Count the lines below that contain the word "bodies", and give only that number.
════════
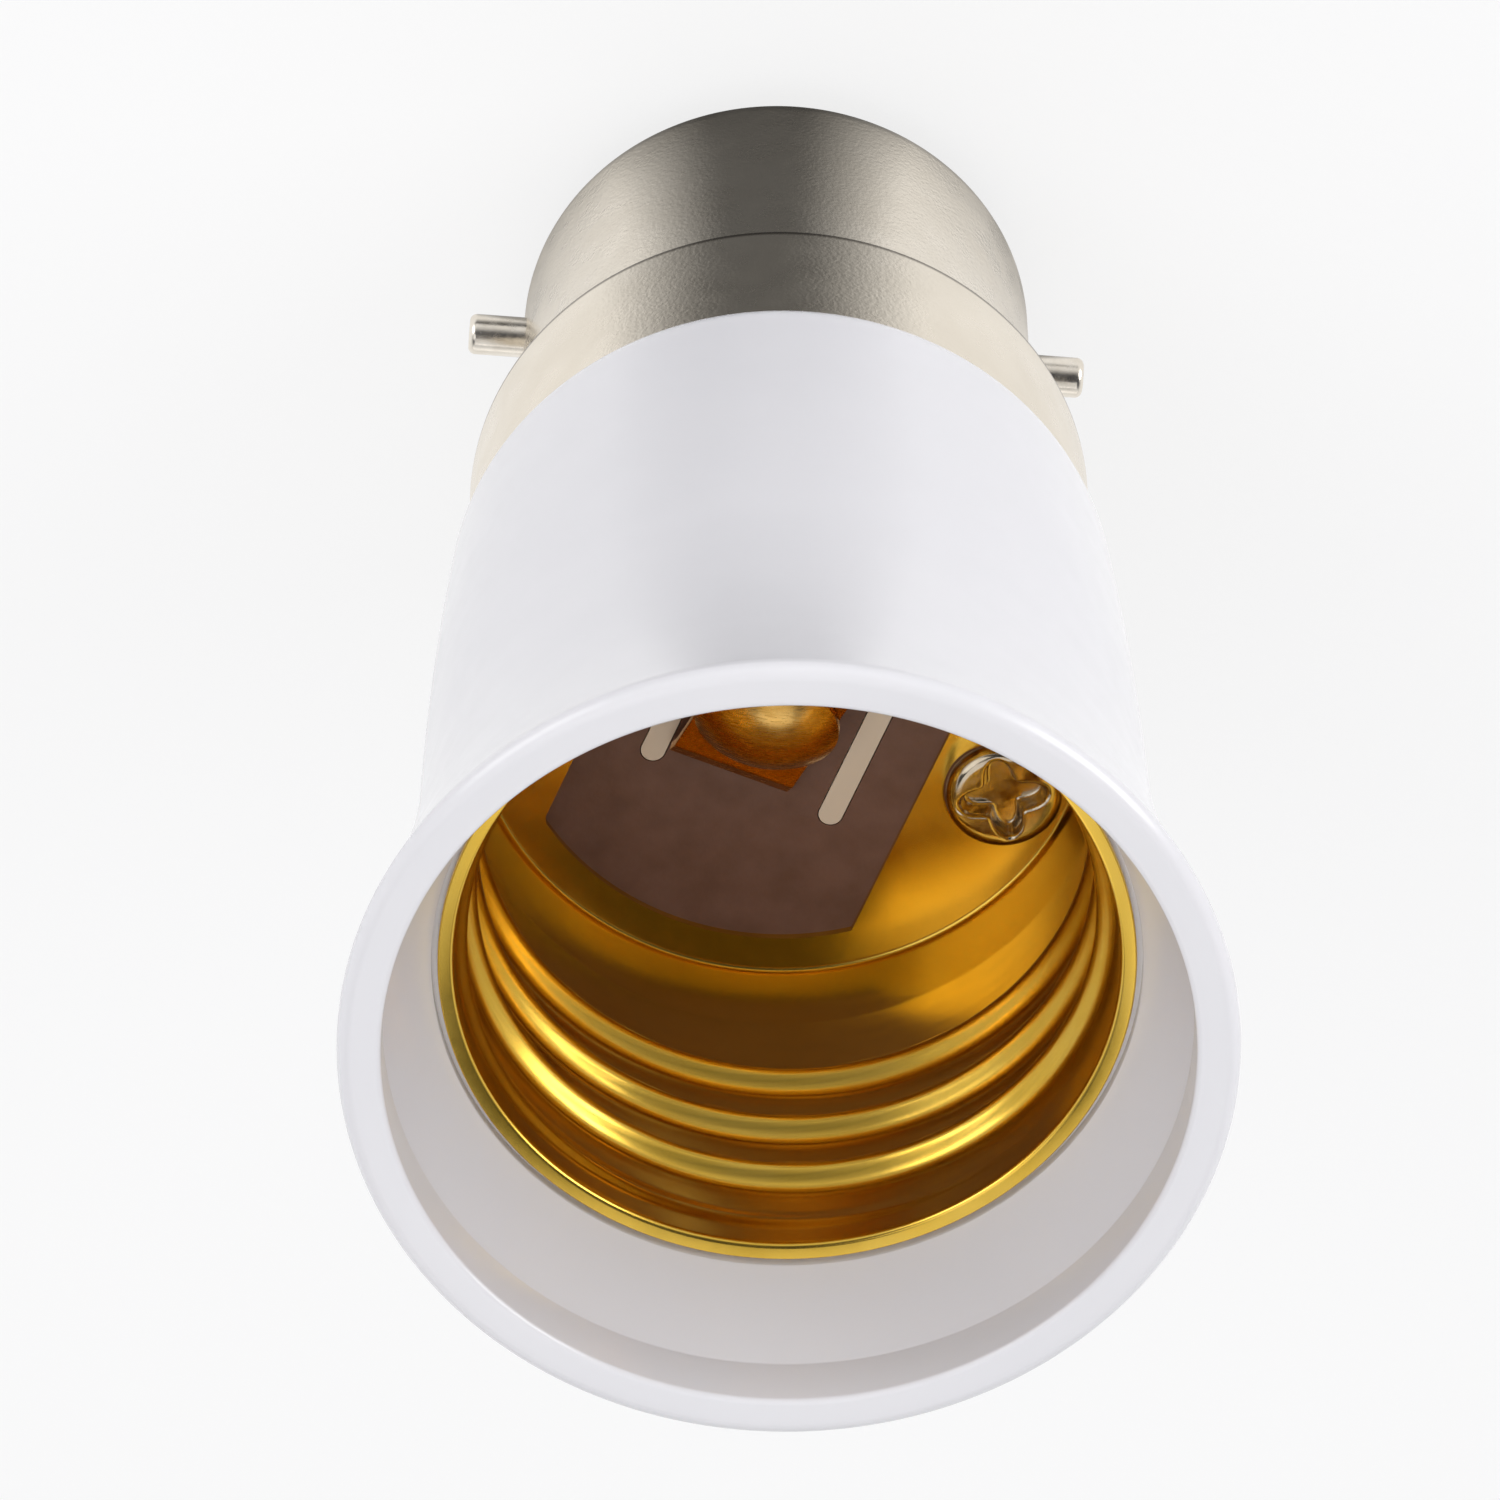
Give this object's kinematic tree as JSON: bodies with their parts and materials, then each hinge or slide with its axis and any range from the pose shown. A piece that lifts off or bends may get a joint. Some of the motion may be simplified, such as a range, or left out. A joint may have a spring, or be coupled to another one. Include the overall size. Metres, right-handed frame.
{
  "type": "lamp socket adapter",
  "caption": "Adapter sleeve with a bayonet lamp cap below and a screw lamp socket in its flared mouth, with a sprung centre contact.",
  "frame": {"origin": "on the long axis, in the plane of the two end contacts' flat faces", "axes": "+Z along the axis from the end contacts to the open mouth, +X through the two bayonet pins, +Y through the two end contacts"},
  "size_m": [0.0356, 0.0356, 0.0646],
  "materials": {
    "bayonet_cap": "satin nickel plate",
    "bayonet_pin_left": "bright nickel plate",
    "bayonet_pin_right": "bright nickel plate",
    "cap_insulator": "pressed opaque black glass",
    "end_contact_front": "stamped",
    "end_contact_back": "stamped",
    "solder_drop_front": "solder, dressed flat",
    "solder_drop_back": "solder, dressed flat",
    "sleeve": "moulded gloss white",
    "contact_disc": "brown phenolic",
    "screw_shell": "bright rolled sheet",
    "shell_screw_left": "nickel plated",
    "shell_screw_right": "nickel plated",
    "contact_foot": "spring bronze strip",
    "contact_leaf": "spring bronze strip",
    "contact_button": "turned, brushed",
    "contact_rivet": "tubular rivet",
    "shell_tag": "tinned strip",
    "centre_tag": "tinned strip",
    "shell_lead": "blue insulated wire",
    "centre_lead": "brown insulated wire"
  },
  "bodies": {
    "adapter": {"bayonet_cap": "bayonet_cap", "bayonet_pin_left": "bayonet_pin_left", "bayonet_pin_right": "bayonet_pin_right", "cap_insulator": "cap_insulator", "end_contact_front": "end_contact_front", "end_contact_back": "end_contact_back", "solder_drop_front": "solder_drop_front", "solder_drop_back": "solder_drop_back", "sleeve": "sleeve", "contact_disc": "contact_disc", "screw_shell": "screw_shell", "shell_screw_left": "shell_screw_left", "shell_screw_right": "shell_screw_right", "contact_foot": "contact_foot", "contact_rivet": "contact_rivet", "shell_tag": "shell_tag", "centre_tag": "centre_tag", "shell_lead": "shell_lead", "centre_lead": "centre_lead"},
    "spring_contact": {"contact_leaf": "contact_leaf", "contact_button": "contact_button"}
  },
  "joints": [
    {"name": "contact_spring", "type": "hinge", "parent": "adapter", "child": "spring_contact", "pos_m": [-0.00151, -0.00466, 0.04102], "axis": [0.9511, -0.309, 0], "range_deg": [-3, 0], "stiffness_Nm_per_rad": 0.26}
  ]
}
════════
**TASK RESULT:**
2